## Directions for this task
Your task is to copy the lines between the line containing "Model this object in OpenSCAD, part" and the line containing "four suction cups.", counting both of those lines, and to emit nothing more.

__________________________________________________

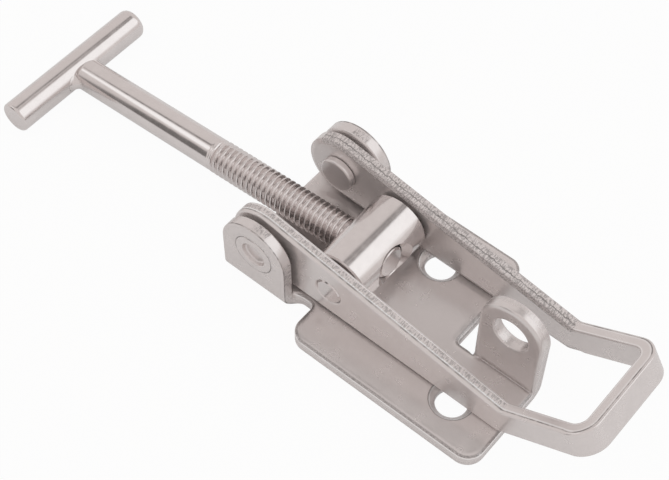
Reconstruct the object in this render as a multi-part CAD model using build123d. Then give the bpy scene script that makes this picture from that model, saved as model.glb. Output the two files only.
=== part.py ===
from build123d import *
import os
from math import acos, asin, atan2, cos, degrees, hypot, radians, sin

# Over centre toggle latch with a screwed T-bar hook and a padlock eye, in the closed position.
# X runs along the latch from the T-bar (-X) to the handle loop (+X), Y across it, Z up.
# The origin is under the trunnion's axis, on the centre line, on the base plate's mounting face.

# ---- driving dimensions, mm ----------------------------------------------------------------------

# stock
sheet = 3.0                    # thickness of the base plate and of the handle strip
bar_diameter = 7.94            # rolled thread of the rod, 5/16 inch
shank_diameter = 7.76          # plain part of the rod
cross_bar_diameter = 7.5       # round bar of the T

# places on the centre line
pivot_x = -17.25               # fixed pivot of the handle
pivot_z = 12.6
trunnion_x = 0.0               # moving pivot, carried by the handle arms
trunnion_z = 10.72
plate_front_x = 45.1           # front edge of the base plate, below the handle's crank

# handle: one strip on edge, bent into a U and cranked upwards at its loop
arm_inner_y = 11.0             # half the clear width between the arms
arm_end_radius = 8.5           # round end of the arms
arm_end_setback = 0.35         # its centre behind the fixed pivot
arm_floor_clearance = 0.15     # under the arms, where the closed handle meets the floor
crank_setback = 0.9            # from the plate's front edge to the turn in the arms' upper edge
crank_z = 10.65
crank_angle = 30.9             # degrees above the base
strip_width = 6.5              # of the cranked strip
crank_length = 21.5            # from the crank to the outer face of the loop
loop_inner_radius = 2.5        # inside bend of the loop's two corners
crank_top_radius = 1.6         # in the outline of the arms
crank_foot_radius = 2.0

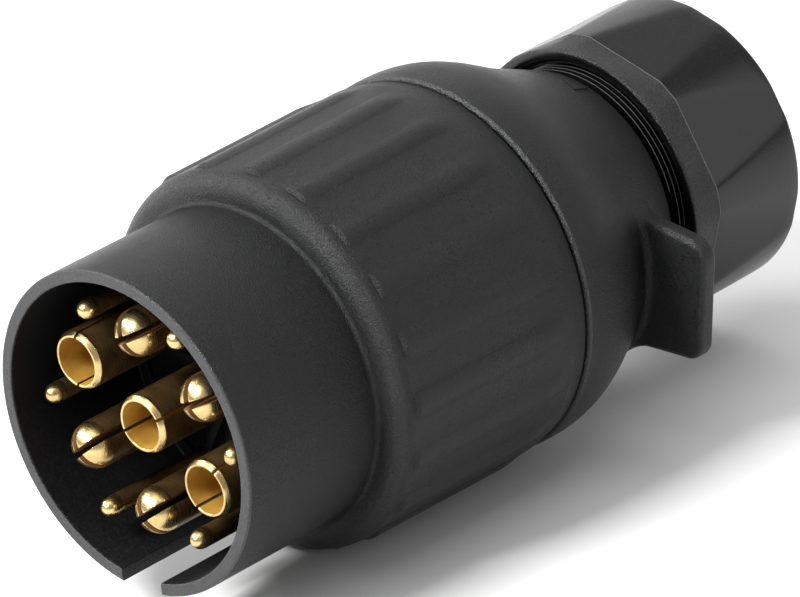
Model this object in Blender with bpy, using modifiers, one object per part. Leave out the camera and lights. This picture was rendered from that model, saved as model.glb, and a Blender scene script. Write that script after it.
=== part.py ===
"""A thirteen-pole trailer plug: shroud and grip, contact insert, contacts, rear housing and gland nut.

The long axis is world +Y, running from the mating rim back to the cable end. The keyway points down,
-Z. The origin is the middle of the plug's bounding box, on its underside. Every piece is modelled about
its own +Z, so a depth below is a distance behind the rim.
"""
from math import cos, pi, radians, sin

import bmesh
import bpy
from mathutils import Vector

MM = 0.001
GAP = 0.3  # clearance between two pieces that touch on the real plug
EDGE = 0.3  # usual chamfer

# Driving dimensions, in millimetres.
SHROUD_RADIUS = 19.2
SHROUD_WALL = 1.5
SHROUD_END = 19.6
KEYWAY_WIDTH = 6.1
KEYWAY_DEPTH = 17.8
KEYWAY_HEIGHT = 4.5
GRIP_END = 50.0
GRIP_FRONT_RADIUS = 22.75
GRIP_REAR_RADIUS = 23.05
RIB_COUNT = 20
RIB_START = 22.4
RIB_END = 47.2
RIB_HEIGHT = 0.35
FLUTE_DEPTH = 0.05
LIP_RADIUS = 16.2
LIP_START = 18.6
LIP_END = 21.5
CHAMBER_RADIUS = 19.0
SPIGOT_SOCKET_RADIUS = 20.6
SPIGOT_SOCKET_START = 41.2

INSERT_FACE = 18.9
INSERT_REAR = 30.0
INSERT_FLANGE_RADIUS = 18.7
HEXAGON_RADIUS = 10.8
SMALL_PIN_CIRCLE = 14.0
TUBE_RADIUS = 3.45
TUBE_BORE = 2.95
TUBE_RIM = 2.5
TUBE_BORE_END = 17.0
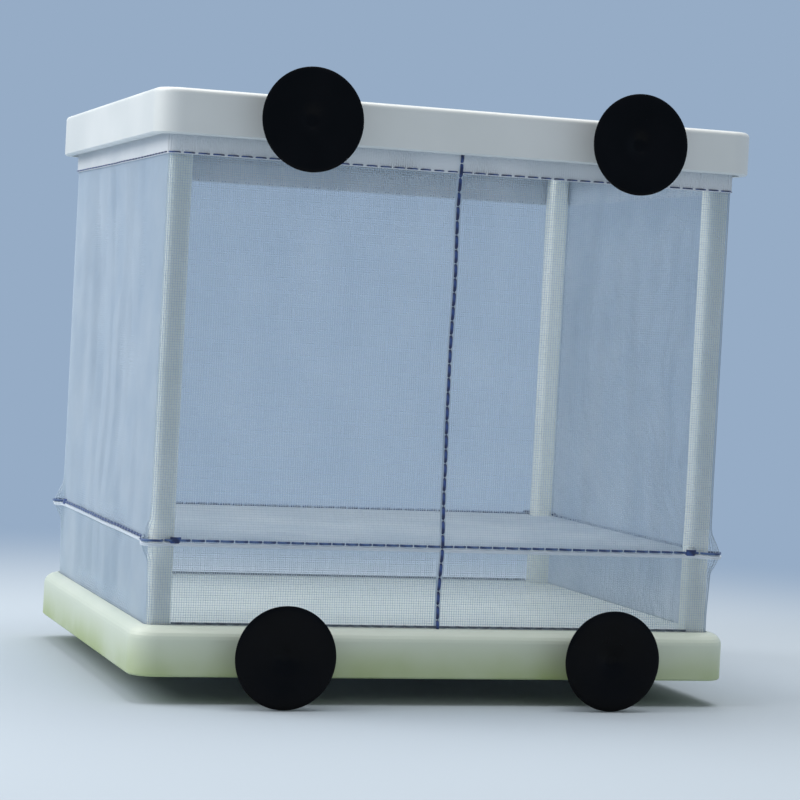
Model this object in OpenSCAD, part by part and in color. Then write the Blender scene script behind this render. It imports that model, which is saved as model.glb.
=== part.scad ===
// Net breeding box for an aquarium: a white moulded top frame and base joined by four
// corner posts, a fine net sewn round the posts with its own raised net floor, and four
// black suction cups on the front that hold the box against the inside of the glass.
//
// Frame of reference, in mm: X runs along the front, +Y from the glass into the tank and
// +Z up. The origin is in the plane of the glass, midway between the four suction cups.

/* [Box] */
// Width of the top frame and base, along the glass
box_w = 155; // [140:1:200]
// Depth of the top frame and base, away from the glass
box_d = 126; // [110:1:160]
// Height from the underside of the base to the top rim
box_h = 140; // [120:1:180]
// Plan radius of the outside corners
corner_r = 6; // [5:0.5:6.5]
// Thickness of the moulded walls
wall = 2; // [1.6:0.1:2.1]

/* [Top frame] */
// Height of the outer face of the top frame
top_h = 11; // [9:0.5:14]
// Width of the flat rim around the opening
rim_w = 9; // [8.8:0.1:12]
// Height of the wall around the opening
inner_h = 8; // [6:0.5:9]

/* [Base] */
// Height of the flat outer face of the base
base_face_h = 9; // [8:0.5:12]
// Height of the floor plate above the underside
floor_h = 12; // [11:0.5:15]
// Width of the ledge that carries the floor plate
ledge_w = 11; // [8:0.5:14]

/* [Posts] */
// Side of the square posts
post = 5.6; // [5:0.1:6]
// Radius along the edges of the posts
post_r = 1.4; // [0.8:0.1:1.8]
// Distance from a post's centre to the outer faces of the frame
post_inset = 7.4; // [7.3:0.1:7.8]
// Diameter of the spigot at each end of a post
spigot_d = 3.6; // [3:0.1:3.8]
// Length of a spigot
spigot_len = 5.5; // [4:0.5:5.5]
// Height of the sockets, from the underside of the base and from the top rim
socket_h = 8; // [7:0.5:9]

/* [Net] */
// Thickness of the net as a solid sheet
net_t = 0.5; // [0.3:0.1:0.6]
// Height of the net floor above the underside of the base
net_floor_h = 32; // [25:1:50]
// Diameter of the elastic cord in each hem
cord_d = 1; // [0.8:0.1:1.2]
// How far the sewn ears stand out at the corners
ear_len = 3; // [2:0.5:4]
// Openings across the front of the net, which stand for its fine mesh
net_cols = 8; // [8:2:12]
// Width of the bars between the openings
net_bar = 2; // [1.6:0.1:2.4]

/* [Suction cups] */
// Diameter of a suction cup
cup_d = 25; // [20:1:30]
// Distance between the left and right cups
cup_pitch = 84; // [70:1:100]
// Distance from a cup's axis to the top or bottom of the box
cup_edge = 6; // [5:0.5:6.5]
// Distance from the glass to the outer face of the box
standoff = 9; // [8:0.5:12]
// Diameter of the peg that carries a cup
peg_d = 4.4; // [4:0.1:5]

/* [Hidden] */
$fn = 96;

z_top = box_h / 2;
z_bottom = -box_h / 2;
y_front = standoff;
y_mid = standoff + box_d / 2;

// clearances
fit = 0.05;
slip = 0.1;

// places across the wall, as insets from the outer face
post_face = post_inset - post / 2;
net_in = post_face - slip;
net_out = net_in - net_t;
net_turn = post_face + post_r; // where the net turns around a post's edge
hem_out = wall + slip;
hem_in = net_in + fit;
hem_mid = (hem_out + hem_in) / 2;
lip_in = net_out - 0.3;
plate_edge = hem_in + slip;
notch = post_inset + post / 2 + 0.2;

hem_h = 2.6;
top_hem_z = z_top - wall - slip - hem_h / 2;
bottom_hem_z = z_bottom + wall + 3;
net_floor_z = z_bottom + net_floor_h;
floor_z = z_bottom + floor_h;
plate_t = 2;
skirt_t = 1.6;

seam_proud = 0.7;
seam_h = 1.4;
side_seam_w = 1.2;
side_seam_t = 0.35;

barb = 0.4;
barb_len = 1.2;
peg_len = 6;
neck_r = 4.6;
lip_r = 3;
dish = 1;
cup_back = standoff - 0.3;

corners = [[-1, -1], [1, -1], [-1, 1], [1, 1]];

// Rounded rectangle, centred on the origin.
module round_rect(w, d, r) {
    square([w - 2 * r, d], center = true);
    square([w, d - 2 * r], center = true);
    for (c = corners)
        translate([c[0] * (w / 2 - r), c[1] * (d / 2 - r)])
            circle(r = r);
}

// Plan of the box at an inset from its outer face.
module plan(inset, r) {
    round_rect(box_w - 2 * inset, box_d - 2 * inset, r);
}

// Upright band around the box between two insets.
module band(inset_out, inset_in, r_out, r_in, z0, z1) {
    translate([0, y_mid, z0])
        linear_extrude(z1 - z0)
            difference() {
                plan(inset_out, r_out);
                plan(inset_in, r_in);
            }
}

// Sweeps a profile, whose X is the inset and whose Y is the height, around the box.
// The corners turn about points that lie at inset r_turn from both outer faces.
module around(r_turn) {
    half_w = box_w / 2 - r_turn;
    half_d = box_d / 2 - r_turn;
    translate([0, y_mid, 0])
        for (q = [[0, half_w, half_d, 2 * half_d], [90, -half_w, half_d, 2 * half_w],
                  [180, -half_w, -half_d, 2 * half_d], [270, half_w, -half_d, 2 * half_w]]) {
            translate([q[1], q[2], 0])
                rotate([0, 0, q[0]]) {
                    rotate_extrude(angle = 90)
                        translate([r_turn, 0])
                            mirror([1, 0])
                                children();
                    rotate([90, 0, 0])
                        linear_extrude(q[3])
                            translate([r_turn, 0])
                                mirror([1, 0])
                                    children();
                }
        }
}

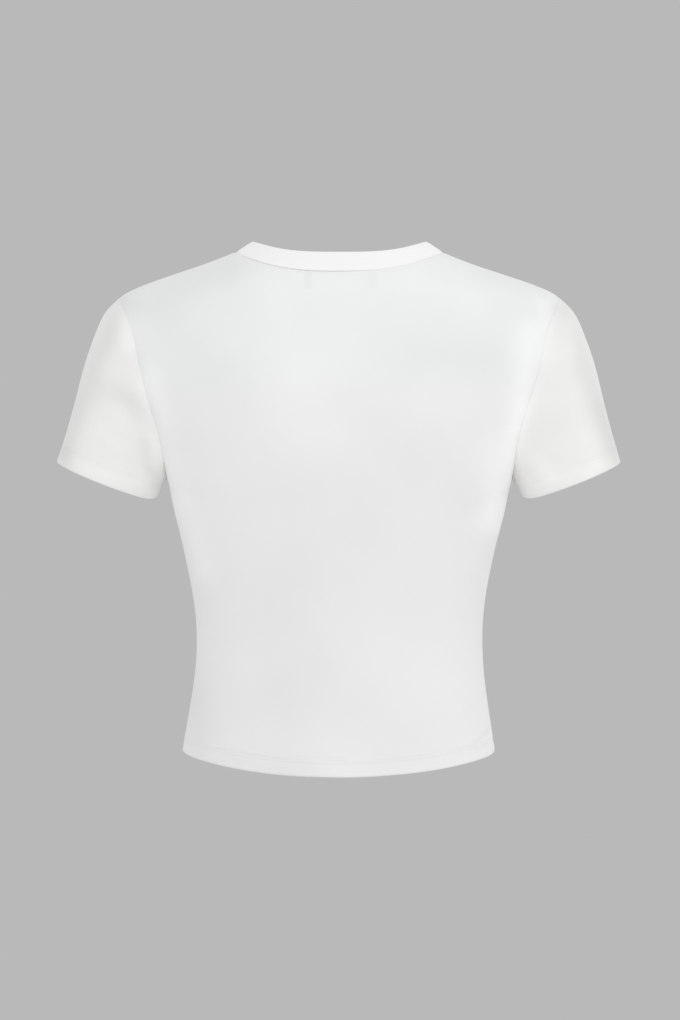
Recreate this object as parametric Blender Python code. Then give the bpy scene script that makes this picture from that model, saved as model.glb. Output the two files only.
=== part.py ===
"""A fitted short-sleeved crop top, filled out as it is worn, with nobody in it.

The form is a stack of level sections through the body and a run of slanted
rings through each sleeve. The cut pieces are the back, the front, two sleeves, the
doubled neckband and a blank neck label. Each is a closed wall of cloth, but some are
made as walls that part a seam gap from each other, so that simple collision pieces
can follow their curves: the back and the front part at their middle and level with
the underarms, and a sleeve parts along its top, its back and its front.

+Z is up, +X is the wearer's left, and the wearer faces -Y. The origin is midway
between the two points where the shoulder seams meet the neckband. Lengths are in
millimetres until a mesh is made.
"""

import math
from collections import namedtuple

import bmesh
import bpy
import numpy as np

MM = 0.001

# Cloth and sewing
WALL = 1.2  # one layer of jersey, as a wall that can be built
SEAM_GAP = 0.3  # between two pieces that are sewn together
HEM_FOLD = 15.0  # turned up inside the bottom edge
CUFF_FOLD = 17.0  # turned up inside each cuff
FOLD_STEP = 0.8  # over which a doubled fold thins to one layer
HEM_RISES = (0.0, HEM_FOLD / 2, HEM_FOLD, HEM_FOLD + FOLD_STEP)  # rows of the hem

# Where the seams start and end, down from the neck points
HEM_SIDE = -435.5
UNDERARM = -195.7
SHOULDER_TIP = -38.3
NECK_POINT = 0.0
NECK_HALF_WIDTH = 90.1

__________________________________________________

## Answer to the exercise
Model this object in OpenSCAD, part by part and in color. Then write the Blender scene script behind this render. It imports that model, which is saved as model.glb.
=== part.scad ===
// Net breeding box for an aquarium: a white moulded top frame and base joined by four
// corner posts, a fine net sewn round the posts with its own raised net floor, and four
// black suction cups on the front that hold the box against the inside of the glass.
//
// Frame of reference, in mm: X runs along the front, +Y from the glass into the tank and
// +Z up. The origin is in the plane of the glass, midway between the four suction cups.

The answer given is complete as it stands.